◆ What the task requires: Locate the line that contains "Continue the three.js" in the entries below, then repeat it and every following line through the line that contains "STEP = 0.05", exactly, and no others.

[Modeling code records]
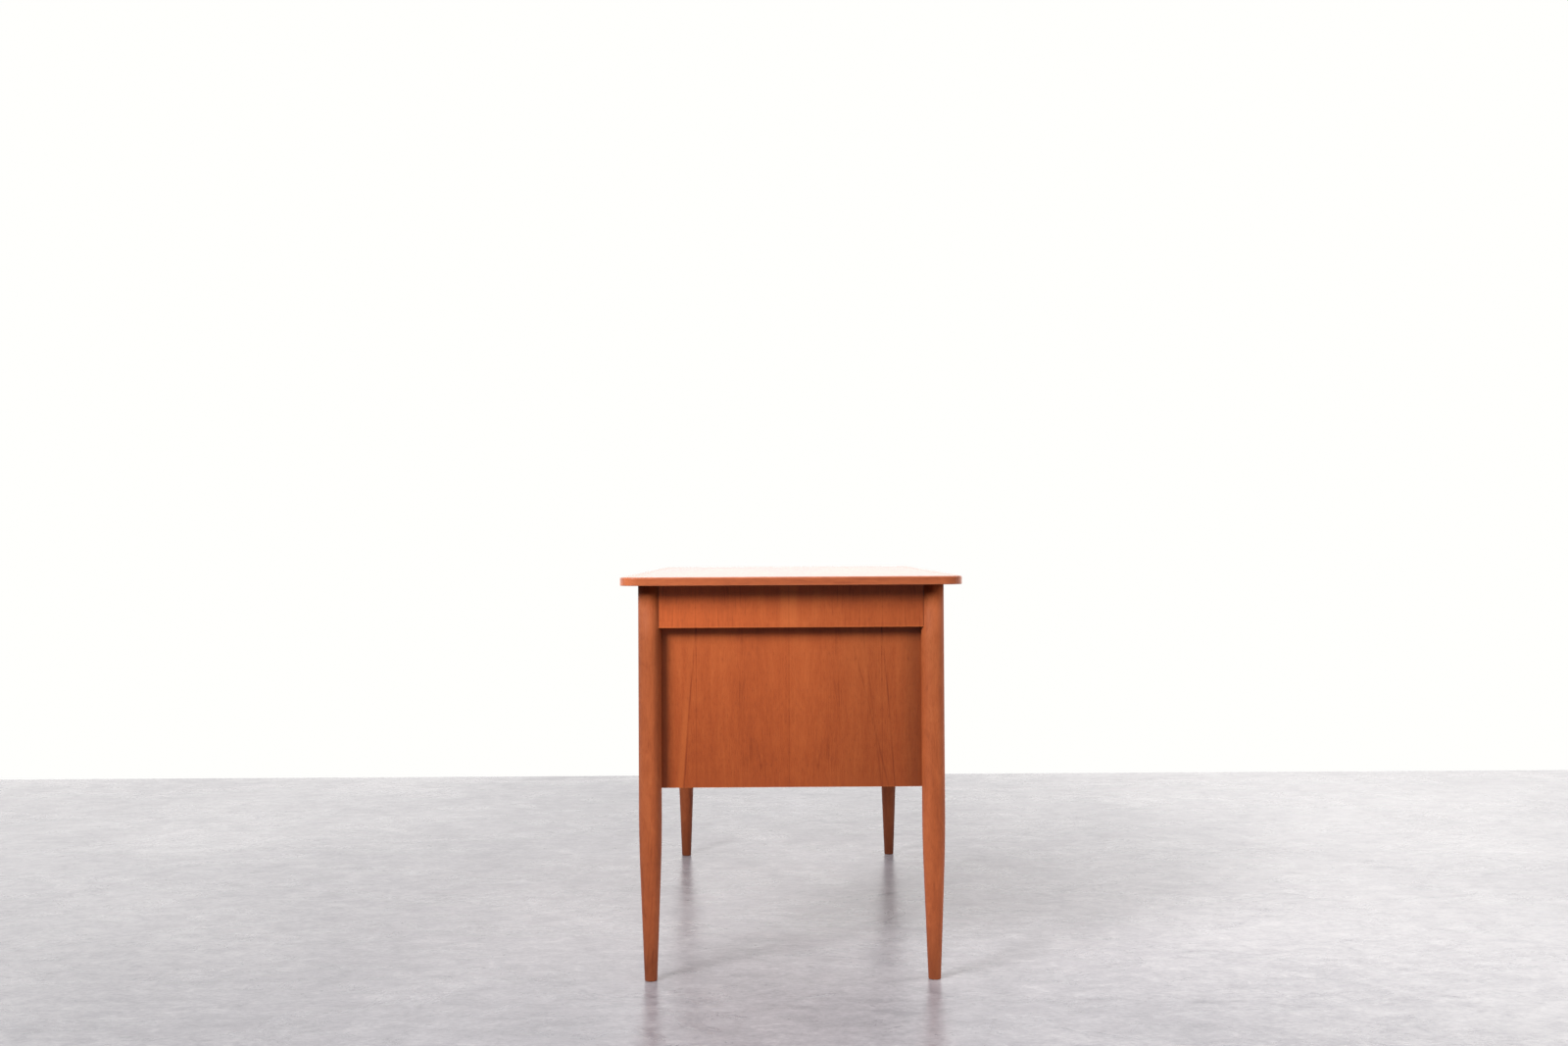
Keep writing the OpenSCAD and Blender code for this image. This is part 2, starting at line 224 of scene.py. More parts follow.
def section(s, place, along, across, match, pith):
    """Two coordinates across the grain, with side and joint.

    side is what painted shade and streaks are placed by: the distance from the match's centre,
    or the second cross axis of a solid piece. joint is the distance to the nearest joint of a match.
    """
    cross = [axis for axis in "XYZ" if axis != along]
    if across:
        cross.sort(key=lambda axis: axis != across)
    a, b = (place[axis] for axis in cross)
    if match:
        centre, leaf = match
        side = s.math("SUBTRACT", a, centre)
        a = s.math("PINGPONG", side, leaf)
        return a, b, side, s.math("MINIMUM", a, s.math("SUBTRACT", leaf, a))
    if pith:
        da = s.math("SUBTRACT", a, pith[0])
        db = s.math("SUBTRACT", b, pith[1])
        a = s.math("SQRT", s.math("ADD", s.math("MULTIPLY", da, da), s.math("MULTIPLY", db, db)))
        return a, b, b, None
    return a, b, a, None


def grain(s, look, seed, a, b, v):
    """A piece's noises, all drawn out along the grain, v."""
    offset = (3.1 * seed % 17, 5.7 * seed % 13, 7.3 * seed % 19)
    rings = look["rings"]

    def noise(at, x, y, z, shift, **settings):
        point = s.vector("MULTIPLY", s.combine(at, b, v), (x, y, z))
        return s.noise(s.vector("ADD", point, tuple(o + shift for o in offset)), **settings)

    drift = noise(a, 5.0, 5.0, 1.8, 0.0, detail=3.0)
    a = s.sway(drift, look["wander"] * 2, a)
    pores = noise(a, look["pores"], look["pores"], 90.0, 8.0, detail=1.0)
    return dict(
        drift=drift,
        broad=noise(a, look["broad"], look["broad"], 1.6, 2.0, detail=4.0, roughness=0.6),
        mottle=noise(a, rings * 0.35, rings * 0.35, rings * 0.16, 3.0, detail=4.0, roughness=0.7,
                     distortion=1.2),
        rings=noise(a, rings, rings / 6, 4.5, 4.0, detail=4.0, roughness=0.65, distortion=0.35),
        strokes=noise(a, rings * 2.6, rings, 16.0, 5.0, detail=2.0, distortion=0.5),
        fibres=noise(a, look["fibres"], look["fibres"], 30.0, 6.0, detail=2.0),
        pores=s.stretch(pores, 0.60, 0.74))


def figure(s, look, noises, side, match):
    """The wood's colour before any mark of its own: figure, dark strokes and pores."""
    tone = s.sway(noises["broad"], look["figure"], 0.5)
    tone = s.sway(noises["rings"], 0.7 * look["figure"], tone)
    tone = s.sway(noises["mottle"], look["mottle"], tone)
    if match:
        # Painted sheen: the leaves on one side of the centre are a little paler, catching the light
        # more.
        tone = s.math("MULTIPLY_ADD", s.math("GREATER_THAN", side, 0.0), 0.05, tone)
    tone = s.sway(noises["fibres"], 0.30, tone, clamp=True)
    colour = s.ramp(tone, [(0.18, look["dark"]), (0.5, look["middle"]), (0.82, look["light"])])
    clusters = s.stretch(noises["broad"], 0.62, 0.38)
    lines = s.math("MULTIPLY", s.stretch(noises["strokes"], 0.56, 0.70), clusters)
    colour = s.mix(s.math("MULTIPLY", lines, look["line_share"]), colour, look["line"], "MULTIPLY")
    return s.mix(s.math("MULTIPLY", noises["pores"], look["pore_share"]), colour, look["pore"],
                 "MULTIPLY")


def past_line(s, noises, side, v, at, lean):
    """Distance outwards from a line that is at from the centre where v is 0, and leans."""
    far = s.math("MULTIPLY_ADD", v, lean, s.math("ABSOLUTE", side))
    return s.math("SUBTRACT", s.sway(noises["drift"], 0.010, far), at)


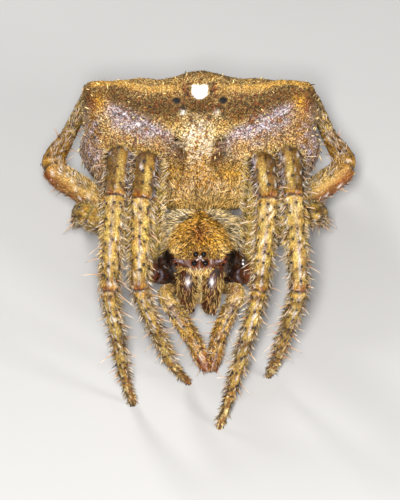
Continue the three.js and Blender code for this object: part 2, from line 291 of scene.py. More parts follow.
class Limb:
    """The middle line of a leg or palp, with its girth and its upper and inner sides."""

    STEP = 0.05  # millimetres between two places of the line

    def __init__(self, name, segments):
        self.name = name
        hub = sum(box_mm("prosoma")) / 2
        path = []
        joints = []
        for segment in segments:
            rings = rings_of(f"{name}_{segment}")
            start = path[-1][:3] if path else hub
            if np.linalg.norm(rings[0, :3] - start) > np.linalg.norm(rings[-1, :3] - start):
                rings = rings[::-1]
            if path:
                path[-1] = (path[-1] + rings[0]) / 2
                joints.append(len(path) - 1)
                rings = rings[1:]
            path.extend(rings)
        path = np.array(path)
        gone = np.r_[0, np.cumsum(np.linalg.norm(np.diff(path[:, :3], axis=0), axis=1))]
        self.joints = gone[joints]
        self.length = gone[-1]
        self.bounds = np.r_[0, self.joints, self.length]
        count = int(self.length / self.STEP)
        self.gone = np.linspace(0, self.length, count)
        even = np.stack([np.interp(self.gone, gone, column) for column in path.T], 1)
        even = smoothed(even, 6)
        self.centre = even[:, :3]
        self.girth = even[:, 3]
        self.along = unit(np.gradient(self.centre, axis=0))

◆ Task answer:
Continue the three.js and Blender code for this object: part 2, from line 291 of scene.py. More parts follow.
class Limb:
    """The middle line of a leg or palp, with its girth and its upper and inner sides."""

    STEP = 0.05  # millimetres between two places of the line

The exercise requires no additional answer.